Fault Tolerance: AWS Data Pipeline has built-in fault tolerance, including automatic retries and the ability to send alerts in case of failures. This ensures that your data workflows run smoothly.

Flexibility: You can create simple pipelines or complex workflows depending on your needs. Whether you want to move data between databases or perform complex data transformations, AWS Data Pipeline can handle it.

Common Use Cases of AWS Data Pipeline

Data Movement: AWS Data Pipeline is commonly used to move data between different AWS services. For example, you can move data from Amazon RDS to Amazon S3 for long-term storage.

Data Transformation: You can use AWS Data Pipeline to process or transform data. For example, you can take raw log data stored in S3, transform it using an EMR cluster, and store the results back in S3.

Data Backup: Many companies use AWS Data Pipeline for backing up data from on-premises databases or cloud services like Amazon RDS to Amazon S3.

ETL (Extract, Transform, Load): AWS Data Pipeline is commonly used in ETL processes. This involves extracting data from one source, transforming it (e.g., cleaning or enriching the data), and loading it into another system for analysis or reporting.
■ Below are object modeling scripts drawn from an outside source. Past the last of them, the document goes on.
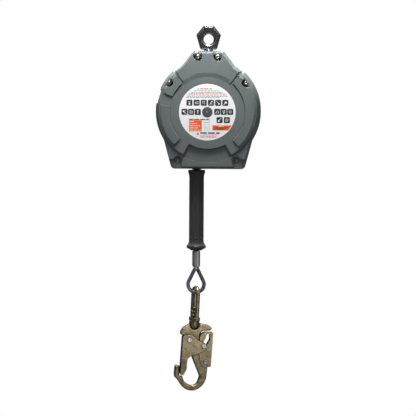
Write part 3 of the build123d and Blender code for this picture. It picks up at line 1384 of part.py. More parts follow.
PIVOT_COIL_R = 4.8
PIVOT_COIL_WIRE_R = 0.55
PIVOT_COIL_FOOT = 3.1  # in front of the hook's middle plane
with BuildPart() as gate_spring:
    foot = hook_plane(PIVOT_COIL_FOOT).from_local_coords((*GATE_PIVOT, 0))
    add(coil_spring(foot, hook_plane().z_dir, PIVOT_COIL_R, PIVOT_COIL_WIRE_R, 1.35, 2.7))
gate_spring.part.label = "gate_spring"
export_step(gate_spring.part, "parts/gate_spring.step")

with BuildPart() as lever_spring:
    foot = hook_plane(PIVOT_COIL_FOOT).from_local_coords((*LEVER_PIVOT, 0))
    add(coil_spring(foot, hook_plane().z_dir, PIVOT_COIL_R, PIVOT_COIL_WIRE_R, 1.35, 2.7))
lever_spring.part.label = "lever_spring"
export_step(lever_spring.part, "parts/lever_spring.step")
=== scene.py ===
import json
import math
import random

import bpy
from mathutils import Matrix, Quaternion, Vector


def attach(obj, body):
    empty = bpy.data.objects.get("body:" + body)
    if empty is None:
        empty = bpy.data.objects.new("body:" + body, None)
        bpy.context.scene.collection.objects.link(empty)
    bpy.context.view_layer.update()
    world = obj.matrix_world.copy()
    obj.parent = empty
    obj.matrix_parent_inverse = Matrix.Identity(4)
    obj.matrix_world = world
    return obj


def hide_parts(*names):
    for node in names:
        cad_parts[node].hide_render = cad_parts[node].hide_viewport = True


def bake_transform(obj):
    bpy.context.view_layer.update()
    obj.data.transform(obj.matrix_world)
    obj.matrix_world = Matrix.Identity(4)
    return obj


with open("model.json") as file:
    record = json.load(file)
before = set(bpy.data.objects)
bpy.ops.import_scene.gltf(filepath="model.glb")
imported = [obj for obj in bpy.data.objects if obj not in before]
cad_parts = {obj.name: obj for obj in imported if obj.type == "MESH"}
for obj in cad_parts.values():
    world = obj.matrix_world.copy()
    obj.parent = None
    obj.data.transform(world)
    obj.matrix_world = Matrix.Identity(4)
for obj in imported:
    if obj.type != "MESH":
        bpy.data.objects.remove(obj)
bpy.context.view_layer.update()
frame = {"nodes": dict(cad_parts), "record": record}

nodes = frame["nodes"]
MM = 0.001

# ---- places, in millimetres, the same values as the CAD model's --------------------------------------
DRUM_Z = -144.0
LABEL_R = 56.2
LABEL_FACE = 39.1  # the label's face, from the parting plane
LINE_X = -22.5
ROPE_R = 2.4
RUN_TOP = -256.3
FERRULE_TOP = -422.0
FERRULE_BOTTOM = -455.0
LOOP_Z = -489.9
LOOP_ROPE_R = 17.4
LOOP_HALF_ANGLE = math.radians(26.0)
SWIVEL_Z = -497.0
HOOK_TILT = math.radians(2.5)
HOOK_TURN = math.radians(12.0)
HOOK_FACE = 6.5  # the hook's front face, from the plane that halves it
GATE_FACE = 11.1
FLOOR_Z = -7000.0  # below the hook with the whole line pulled out


def at(x, y, z):
    """A point given in millimetres, in metres."""
    return Vector((x, y, z)) * MM


# ---- camera, floor and light --------------------------------------------------------------------------
VIEW_TARGET = at(0.6, 0, -336.6)
VIEW_AZIMUTH = math.radians(2.75)
VIEW_ELEVATION = math.radians(3.5)
VIEW_ROLL = math.radians(0.33)
VIEW_DISTANCE = 5.0
VIEW_WIDTH = 0.832
SENSOR = 36.0
WORLD_STRENGTH = 0.6
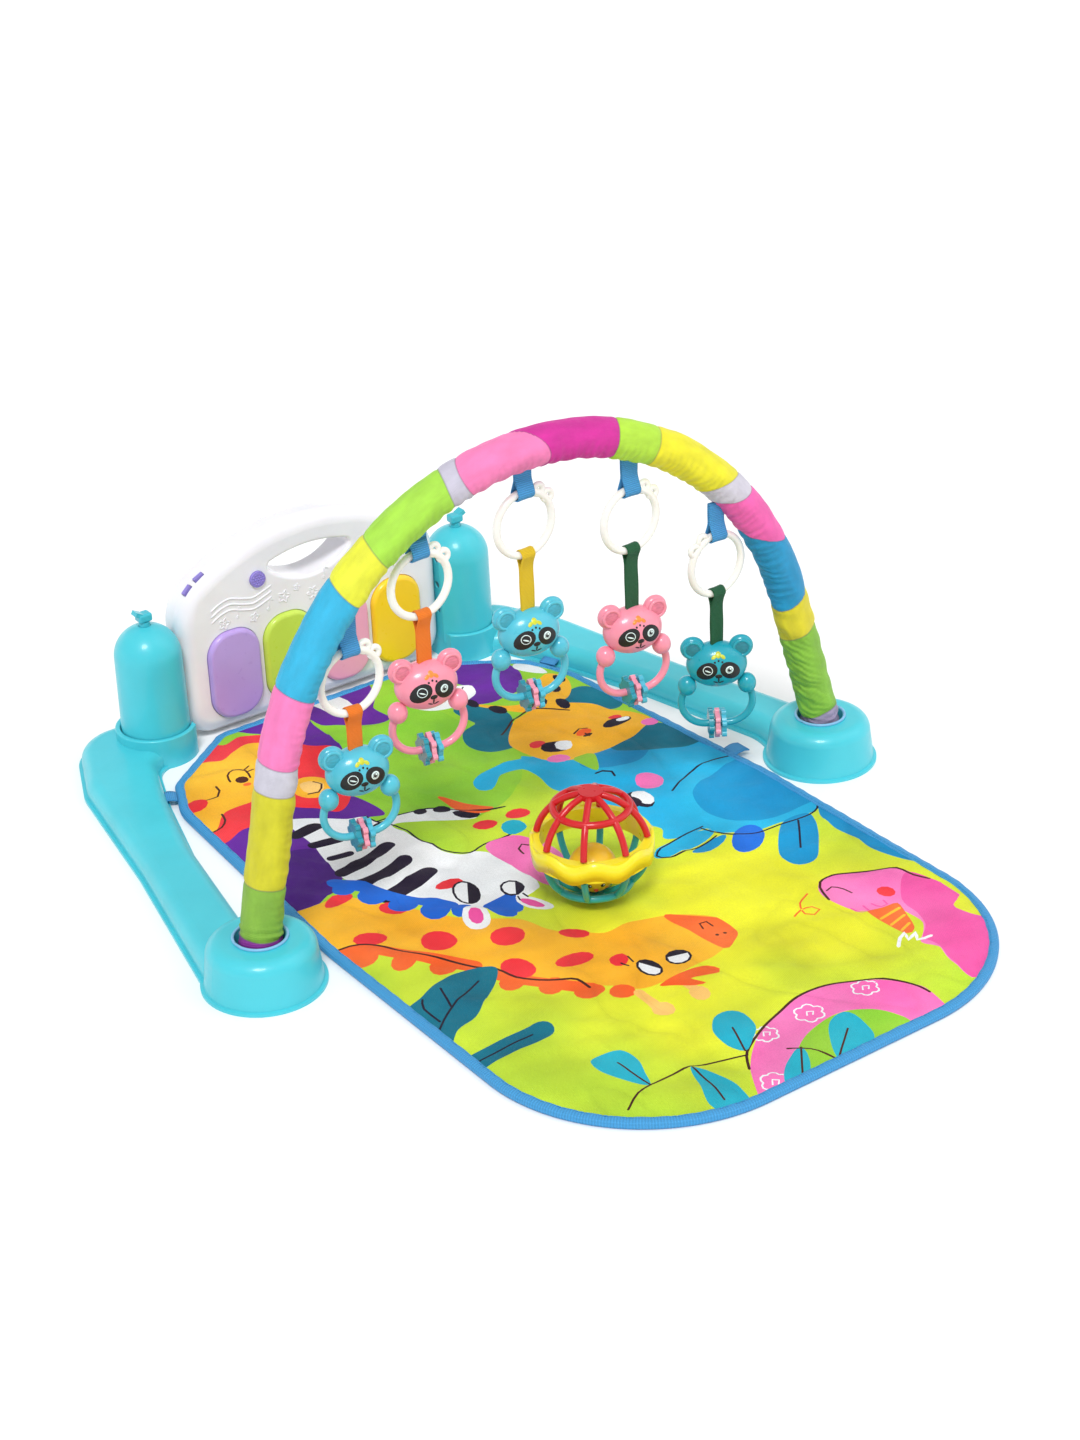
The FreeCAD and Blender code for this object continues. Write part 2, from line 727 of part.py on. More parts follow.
def build_handle():
    """Closed grip bar under the head: a flat bottom run and two round sides that end in the paws."""
    flat = dim("handle_flat")
    arc = dim("handle_arc")
    drop = dim("handle_drop")
    sweep_angle = math.radians(128)
    right_start = Vector(flat, -drop, 0)

    def side(sign, angle):
        return Vector(sign * (flat + arc * math.sin(angle)), -drop + arc - arc * math.cos(angle), 0)

    edges = [
        Part.Arc(side(-1, sweep_angle), side(-1, sweep_angle / 2), side(-1, 0)),
        Part.LineSegment(side(-1, 0), right_start),
        Part.Arc(right_start, side(1, sweep_angle / 2), side(1, sweep_angle)),
    ]
    away = Vector(math.cos(sweep_angle), -math.sin(sweep_angle), 0)
    bar = sweep("handle_bar", edges, "dims.handle_bar", away)
    return group("handle_upright", [bar], (0, 0, 0), Rotation(X_AXIS, 90))


def build_rattles():
    """Five rattles: webbing loop, link ring, ribbon, two head shells, grip and three lobed discs."""
    link = build_link("link_template", (38, 60))
    end_link = build_link("end_link_template", (142, 120))
    front = build_head(True)
    back_cap = build_head(False)
    handle = build_handle()
    paws = []
    for side_x in (-1, 1):
        at = (side_x * dim("paw_x"), -1.5, "-dims.paw_drop")
        paws.append(ellipsoid("paw", "dims.paw_radius", "dims.paw_radius", "dims.paw_radius + 1", at))
    both_paws = fuse("both_paws", paws)
    front_side = box("front_side", (120, 40, 120), (-60, -40, -60))
    back_side = box("back_side", (120, 40, 120), (-60, 0, -60))
    front_paws = common("front_paws", [both_paws, front_side])
    grip = fuse("grip", [handle, common("back_paws", [both_paws, back_side])])
    face = cut("face_half", fuse("face_solid", [front, front_paws]), handle)
    back = fuse("back_half", [back_cap, grip])
    discs = build_discs()
    loops = []
    sleeve = into_arch_plane(group("sleeve_solid", [doc.getObject("sleeve_outside")]))
    for number in RATTLES:
        at = hanging_points(number)
        turn = Rotation(Z_AXIS, dim(f"rattle{number}_turn"))
        reach = at["under"] - at["bar"] + 1.5
        loop = webbing_loop(f"loop_{number}", reach, "dims.webbing_width", True)
        place(loop, (at["x"], at["y"], at["bar"]))
        loops.append(cut(f"loop_{number}_trimmed", loop, sleeve))
        link_shape = end_link if number == len(RATTLES) else link
        keep(group(f"link_{number}", [link_shape], (at["x"], at["y"], at["link"])), f"link_ring_{number}")
        low_bar = at["link"] - dim("link_radius")
        ribbon_reach = low_bar - at["head"] - dim("head_height") / 2 - 0.4
        ribbon = webbing_loop(f"ribbon_{number}_band", ribbon_reach, "dims.ribbon_width", False)
        place(ribbon, (at["x"], at["y"], low_bar))
        keep(ribbon, f"ribbon_{number}")
        head = (at["x"], at["y"], at["head"])
        keep(group(f"face_{number}", [face], head, turn), f"rattle_face_{number}")
        keep(group(f"back_{number}", [back], head, turn), f"rattle_back_{number}")
        keep(group(f"discs_{number}", discs, head, turn), f"rattle_discs_{number}")
    keep(group("loops_together", loops), "arch_loops")


def build_discs():
    """Three lobed discs side by side on the straight bottom of the grip, as separate solids."""
    bar_height = "-dims.handle_drop"
    solids = []
    for place_index, offset in enumerate((-1, 0, 1)):
        x0 = offset * dim("disc_pitch") - dim("disc_thickness") / 2
        core = cylinder("disc_core", "dims.disc_radius", "dims.disc_thickness",
                        (x0, 0, bar_height), ALONG_X)
        lobes = []
        for lobe in range(6):
            turn = math.radians(60 * lobe + 20 * place_index)
            y = dim("disc_radius") * math.cos(turn)
            rise = dim("disc_radius") * math.sin(turn) - dim("handle_drop")
            lobes.append(cylinder("disc_lobe", "dims.disc_lobe", "dims.disc_thickness",
                                  (x0, y, rise), ALONG_X))
        hole = cylinder("disc_hole", "dims.handle_bar + dims.disc_clearance", 20,
                        (x0 - 5, 0, bar_height), ALONG_X)
        solids.append(cut(f"disc_{place_index + 1}", fuse("disc_solid", [core] + lobes), hole))
    return solids


# ---------------------------------------------------------------- mat

# Mat from above, anticlockwise: (x, y, corner radius), y from the plane of the arch.
MAT_OUTLINE = [
    (-228, -367.5, 145),
    (228, -367.5, 145),
    (229, 0, 300),
    (210, 268, 70),
    (190, 314, 25),
    (113, 371.5, 22),
    (-113, 371.5, 22),
    (-190, 314, 25),
    (-210, 268, 70),
    (-229, 0, 300),
]


def build_mat():
    """Padded play mat and the four webbing tabs that tie it to the arms."""
    body = new_body("mat_quilt", (0, "dims.arch_y", 0))
    outline = new_sketch(body, "mat_outline", "XY_Plane", rounded_outline(MAT_OUTLINE))
    pad(body, "mat_body", outline, "dims.mat_thickness")
    keep(body, "mat")
    side_tab = box("side_tab", (9.0, 16, 2.4), (229.6, "dims.arch_y + 40", 3.4))
    slant = Rotation(Z_AXIS, 23.5)
    back_tab = box("back_tab", (5.6, 16, 2.4), (204.2, "dims.arch_y + 283", 3.4), slant)
    right_tabs = group("right_tabs", [side_tab, back_tab])
    keep(group("mat_tabs_all", [right_tabs, mirrored("left_tabs", right_tabs)]), "mat_tabs")


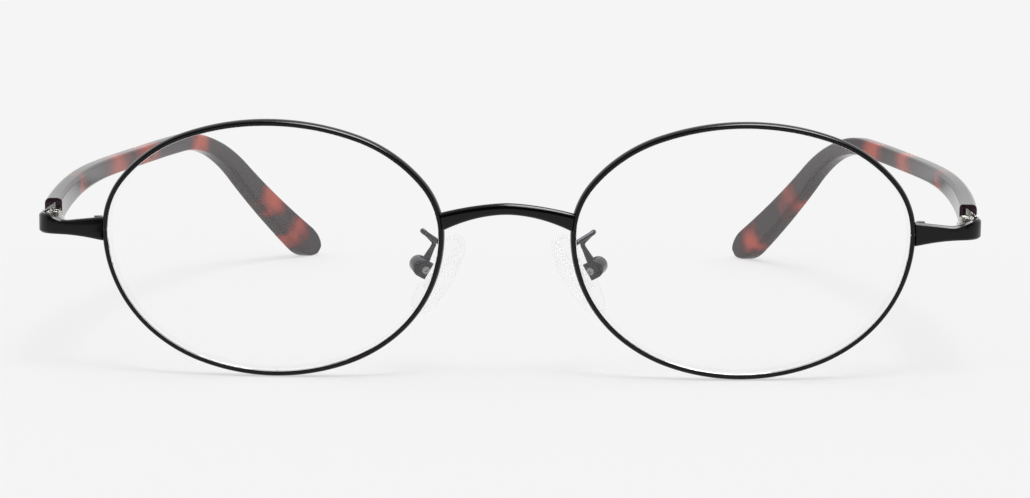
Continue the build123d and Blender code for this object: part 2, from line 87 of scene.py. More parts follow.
# Baked black lacquer on nickel alloy wire: near black and wet, with the soft unevenness of a sprayed coat
def makeLacquer():
    lacquer = {"colour": "#060505", "specular": 0.24, "dull": 0.22, "glossy": 0.14, "peelSize": 0.7,
               "peelHeight": 0.003, "dustSize": 0.12, "dustLimits": (0.35, 0.65)}
    material, tree = newMaterial("blackBakedLacquer")
    place = addNode(tree, "ShaderNodeTexCoord")
    peel = addNode(tree, "ShaderNodeTexNoise", {"Scale": 1 / (lacquer["peelSize"] * mm), "Detail": 2.0},
                   {"Vector": place.outputs["Object"]})
    dust = addNode(tree, "ShaderNodeTexNoise", {"Scale": 1 / (lacquer["dustSize"] * mm), "Detail": 1.0},
                   {"Vector": place.outputs["Object"]})
    gloss = addNode(tree, "ShaderNodeMapRange",
                    {"From Min": lacquer["dustLimits"][0], "From Max": lacquer["dustLimits"][1],
                     "To Min": lacquer["glossy"], "To Max": lacquer["dull"]},
                    {"Value": dust.outputs["Fac"]})
    bump = addNode(tree, "ShaderNodeBump", {"Strength": 0.3, "Distance": lacquer["peelHeight"] * mm},
                   {"Height": peel.outputs["Fac"]})
    shader = addNode(tree, "ShaderNodeBsdfPrincipled",
                     {"Base Color": linearColour(lacquer["colour"]), "IOR": 1.5,
                      "Specular IOR Level": lacquer["specular"]},
                     {"Roughness": gloss.outputs["Result"], "Normal": bump.outputs["Normal"]})
    addNode(tree, "ShaderNodeOutputMaterial", None, {"Surface": shader.outputs["BSDF"]})
    return material


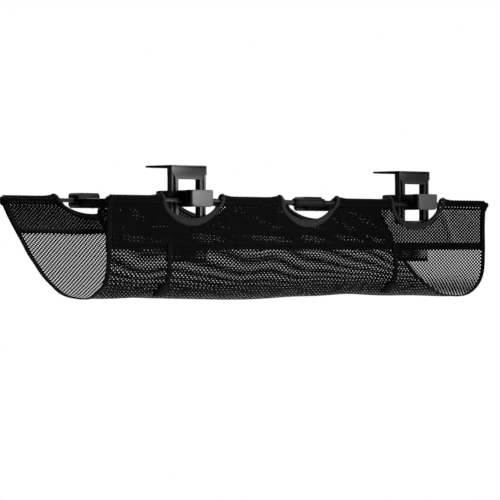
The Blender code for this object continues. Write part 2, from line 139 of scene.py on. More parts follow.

Data Analytics: You can use AWS Data Pipeline to automate the flow of data into analytics systems like Amazon Redshift. For example, raw data can be moved, transformed, and loaded into a data warehouse for reporting and analysis.

Conclusion

AWS Data Pipeline is a powerful tool for automating and managing data workflows across various AWS services and even your on-premises infrastructure. It simplifies the process of moving, processing, and transforming data, allowing businesses to focus on insights rather than the technical details of data integration. With its automation capabilities, scalability, and cost efficiency, AWS Data Pipeline is an essential service for businesses dealing with large amounts of data. Whether you need to move data between systems, transform data, or automate regular data workflows, AWS Data Pipeline has you covered.